The Opposition’s Implicit Argument

The coalition opposing the IVDC does not argue, explicitly, that property rights should not be respected or that by-right approvals should be overrideable by neighbor preference. They argue, instead, that this specific project has specific impacts that require specific review — and that the approval process didn’t adequately account for those impacts.

The court reviewed that argument and called it legally insufficient. The legal framework governing the approval process was followed correctly. The specific impacts the opposition cites — water use, grid impact — are either addressed by the project’s design (the recycled water system, the dedicated substation) or are described in terms that don’t align with the technical facts.

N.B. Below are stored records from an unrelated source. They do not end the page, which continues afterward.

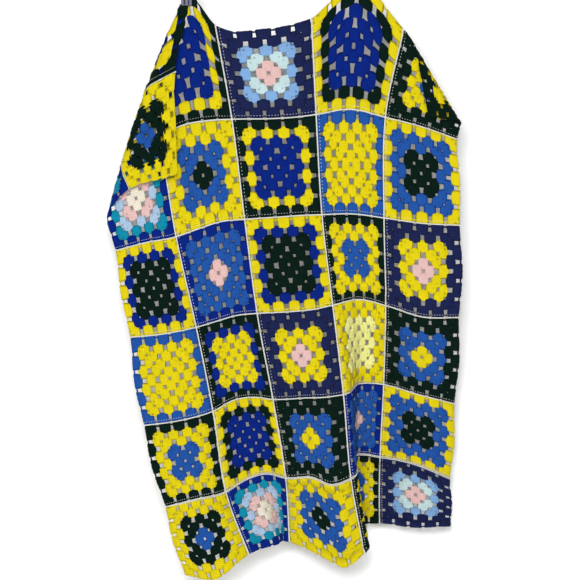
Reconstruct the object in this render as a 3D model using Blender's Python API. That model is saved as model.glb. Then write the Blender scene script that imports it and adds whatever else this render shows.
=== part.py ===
"""Granny square blanket of five by six squares, hung by its top edge from two metal clips.

The blanket is laid out flat in whole squares: `across` runs 0 to 5 from its left edge and `down`
runs 0 to 6 from its top edge. hang() gives the place in space of any point of that flat layout,
so each square and the joining seams are cut from one and the same hanging cloth.
"""

import bpy
import bmesh
import numpy as np

MM = 0.001

# The cloth, flat.
COLUMNS = 5
ROWS = 6
PITCH = 135.0  # mm from one seam's middle to the next
THICKNESS = 3.0  # mm of the crocheted squares
SEAM_THICKNESS = 3.6  # mm
UPRIGHT_SEAM = 6.5  # mm wide, between columns
LEVEL_SEAM = 4.3  # mm wide, between rows
CLEARANCE = 0.49  # mm between a square and its seam, measured flat

# Gaps cut through each square: in the middle of the centre ring, of each side and of each corner.
GAP_PLACES = (0.158, 0.5, 0.842)  # share of the square's side
GAP_SIZE = 0.06  # share of the square's side
GAP_EDGES = [place + side * GAP_SIZE / 2 for place in GAP_PLACES for side in (-1, 1)]

# Where the squares are divided besides at the gaps' own edges, as shares of the square's side:
# by column where a column bends, and further in the squares that a fold runs through.
COLUMN_DIVISIONS = {
    0: (0.32, 0.68),
    1: (0.40, 0.68, 0.94),
    2: (),
    3: (0.06, 0.32, 0.62),
    4: (0.32, 0.68),
}
FOLD_DIVISIONS = {
    "A0": {"across": (0.25, 0.40, 0.60, 0.75), "down": (0.25, 0.32, 0.40, 0.60, 0.68, 0.75)},
    "A1": {
        "across": (0.25, 0.32, 0.565, 0.60, 0.64, 0.71, 0.76),
        "down": (0.03, 0.06, 0.095, 0.16, 0.22, 0.25, 0.32, 0.40, 0.60, 0.68),
    },
    "A3": {"across": (), "down": (0.06, 0.32, 0.68)},
    "A4": {
        "across": (0.06, 0.25, 0.40, 0.60, 0.75, 0.94),
        "down": (0.06, 0.25, 0.32, 0.40, 0.60, 0.68, 0.75),
    },
    "B0": {"across": (0.06, 0.25, 0.40, 0.60), "down": (0.06, 0.25, 0.32, 0.40, 0.60, 0.68)},
    "E3": {"across": (0.09,), "down": ()},
    "F2": {"across": (), "down": (0.68,)},
    "F3": {"across": (0.03, 0.09, 0.56), "down": (0.68,)},
}
# How far right of the left clip each upright seam hangs, in mm, a row for each level seam.
# The two turned-over corners are given as they would lie if they were folded open.
SEAM_NAMES = ("left", "seam_1", "seam_2", "seam_3", "seam_4", "right")
SEAM_X = {
    "top": (-190, -89, 43, 187, 326, 437),
    "A_B": (-139, -43, 68, 194, 298, 406),
    "B_C": (-107, -16, 87, 203, 296, 410),
    "C_D": (-85, 14, 106, 219, 299, 409),
    "D_E": (-64, 39, 130, 235, 297, 404),
    "E_F": (-32, 58, 149, 246, 292, 398),
    "bottom": (-2, 93, 155, 267, 291, 399),
}

# How far below the left clip's top the cloth hangs, in mm, at named places across.
DROP_PLACES = (0, 0.5, 1, 1.33, 1.67, 2, 2.5, 2.75, 3, 3.5, 4, 4.5, 5)
DROP = {
    "top": (246, 177, 116, 58, 22, 73, 80, 74, 63, 5, 78, 123, 167),
    "A_B": (306, 272, 242, 224, 217, 215, 214, 212, 208, 200, 212, 226, 245),
    "B_C": (412, 400, 391, 379, 368, 365, 361, 359, 358, 357, 363, 371, 374),
    "C_D": (542, 537, 527, 518, 509, 506, 503, 500, 494, 485, 494, 511, 512),
    "D_E": (674, 667, 653, 637, 632, 635, 633, 632, 628, 613, 614, 629, 643),
    "E_F": (796, 784, 773, 755, 746, 752, 753, 763, 754, 722, 724, 734, 756),
    "bottom": (899, 899, 868, 854, 848, 853, 872, 886, 868, 829, 826, 827, 830),
}

# A column that hangs narrower than its own width turns away from the front to take it up, in a row
# for each. own_width in mm; the rest are shares of the column: where it starts to turn, over how
# much it turns, and how much stays turned before it turns back.
PLEATS = {
    0: {"own_width": 90, "starts": 0.0, "bend": 0.14, "leg": 0.32},
    1: {"own_width": 90, "starts": 0.4, "bend": 0.14, "leg": 0.32},
    2: {"own_width": 111, "starts": 0.0, "bend": 0.14, "leg": 0.32},
    3: {"own_width": 82, "starts": 0.0, "bend": 0.18, "leg": 0.26},
    4: {"own_width": 105, "starts": 0.0, "bend": 0.14, "leg": 0.32},
}
STEEPEST_TURN = 176.0  # degrees
STEPS = 64  # of the sums along a column

# Soft ridges (forward) and hollows (back), a row for each.
# at: place across at the top, drift: squares it moves across for each square down, reach: half
# its width in squares, start and full: rows down where it starts and is at its full height in mm.
WAVES = (
    {"at": 0.45, "drift": 0.00, "reach": 0.85, "start": 1.9, "full": 6.0, "height": 22},
    {"at": 1.45, "drift": 0.03, "reach": 0.80, "start": 1.2, "full": 4.0, "height": -12},
    {"at": 2.70, "drift": 0.02, "reach": 1.05, "start": 2.0, "full": 6.0, "height": 40},
    {"at": 4.65, "drift": 0.00, "reach": 0.70, "start": 1.6, "full": 5.0, "height": 24},
    {"at": 2.50, "drift": 0.00, "reach": 1.00, "start": 2.2, "full": 0.0, "height": 12},
)
SCALLOP = 4.0  # mm that each outer edge bows out between two seams

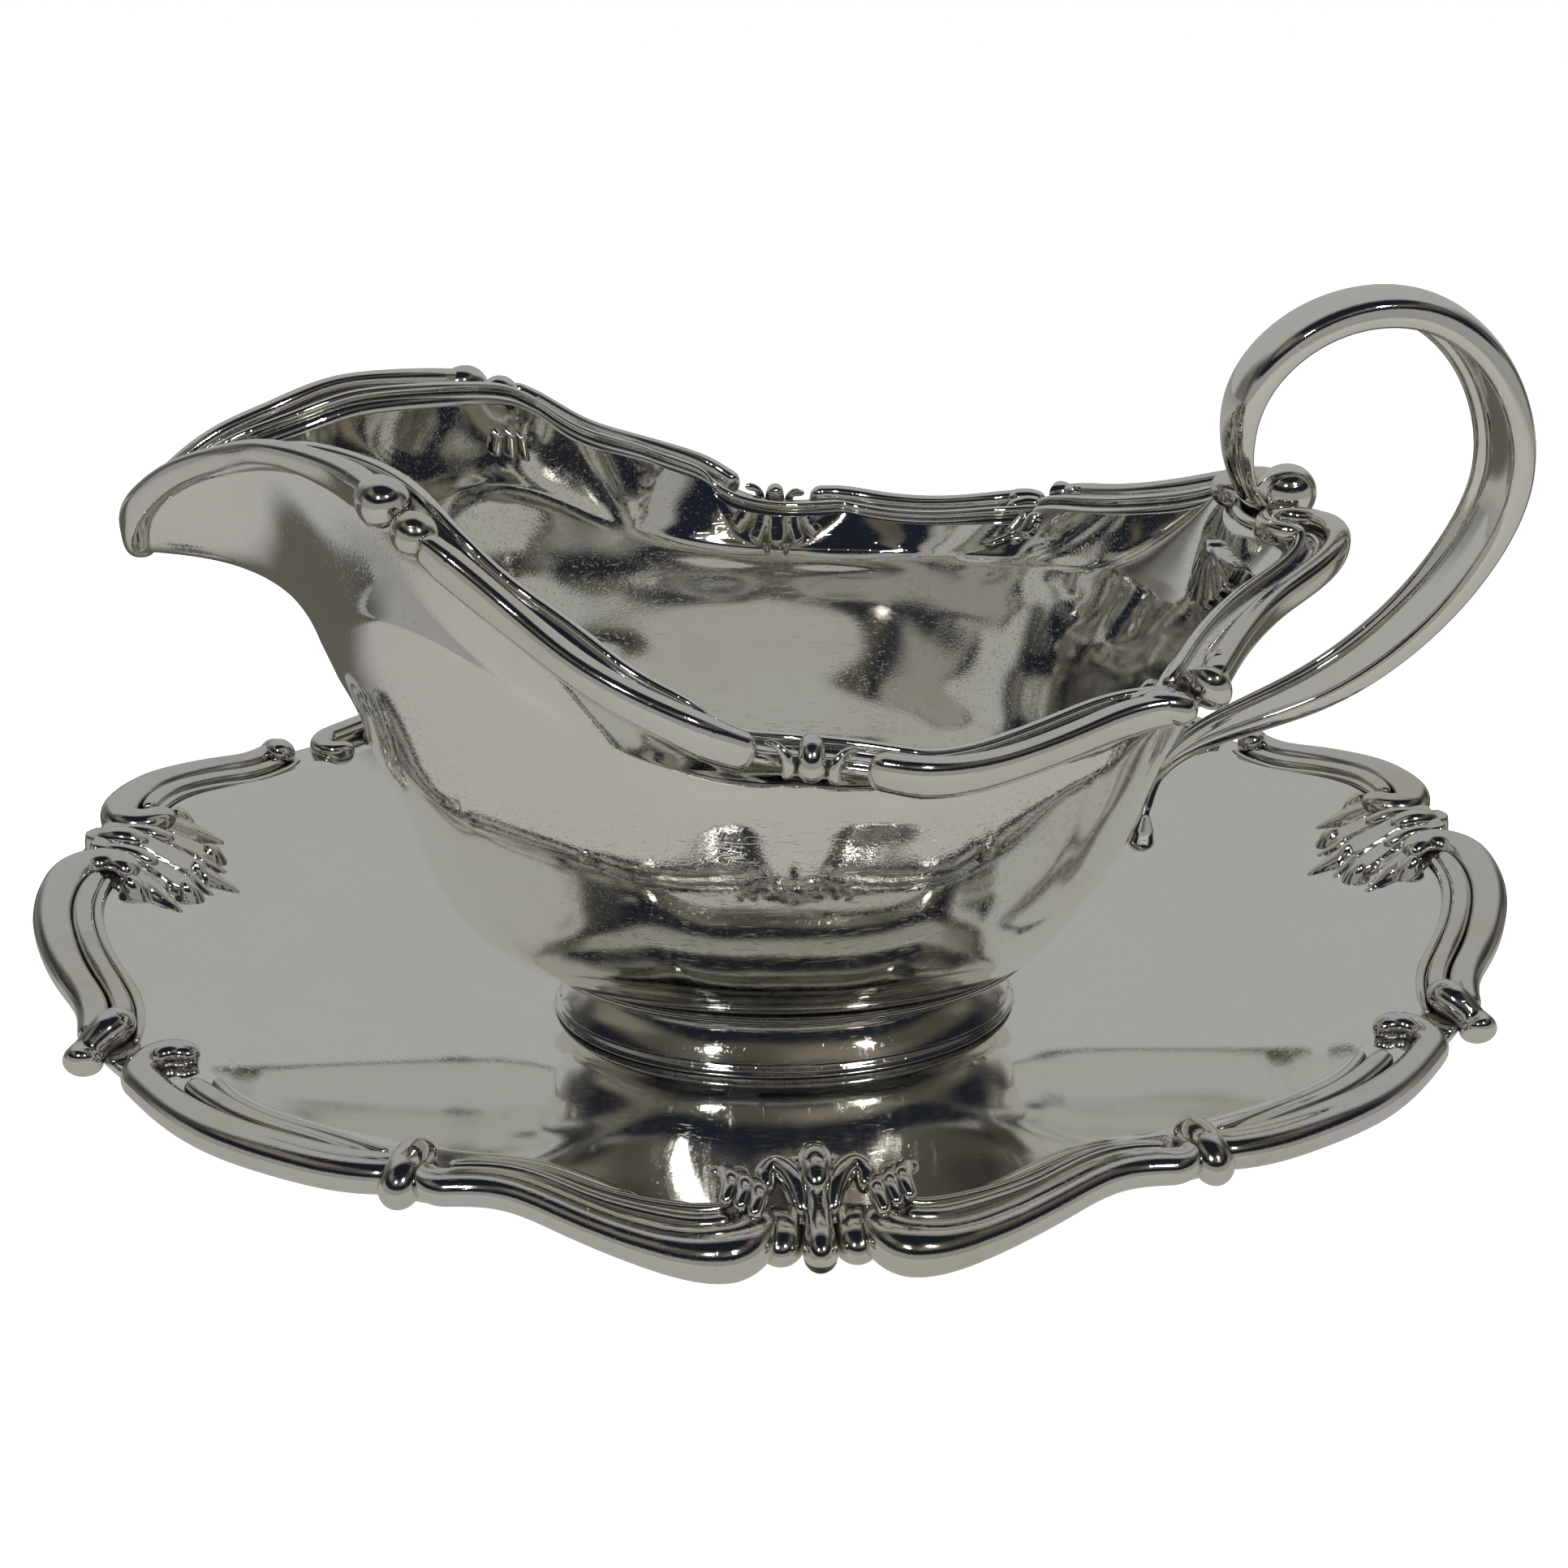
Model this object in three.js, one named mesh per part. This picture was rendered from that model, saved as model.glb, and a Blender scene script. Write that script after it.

What the opposition’s argument actually requires, stripped of its specifics, is a rule that says: any project large enough to attract organized opposition can be forced into a discretionary review process, regardless of its zoning and regardless of what the law says. That rule does not exist. It should not exist. And the courts have said, clearly, that it doesn’t govern this project.

The Long Game

The rule of law is a long game. Individual decisions get made correctly or incorrectly, and the consequences are often not immediately visible. But the pattern of decisions — whether by-right means by-right, whether ministerial approvals hold, whether vested rights are respected — shapes the investment environment over years and decades.

Imperial County’s ability to attract the next large project, and the one after that, depends on this project’s approval surviving the legal campaign against it. Not just because the IVDC itself matters — though it does — but because what happens to the IVDC tells every future investor something about whether Imperial County is a place where the rule of law holds.

The courts are saying yes. The question is whether the political institutions will follow.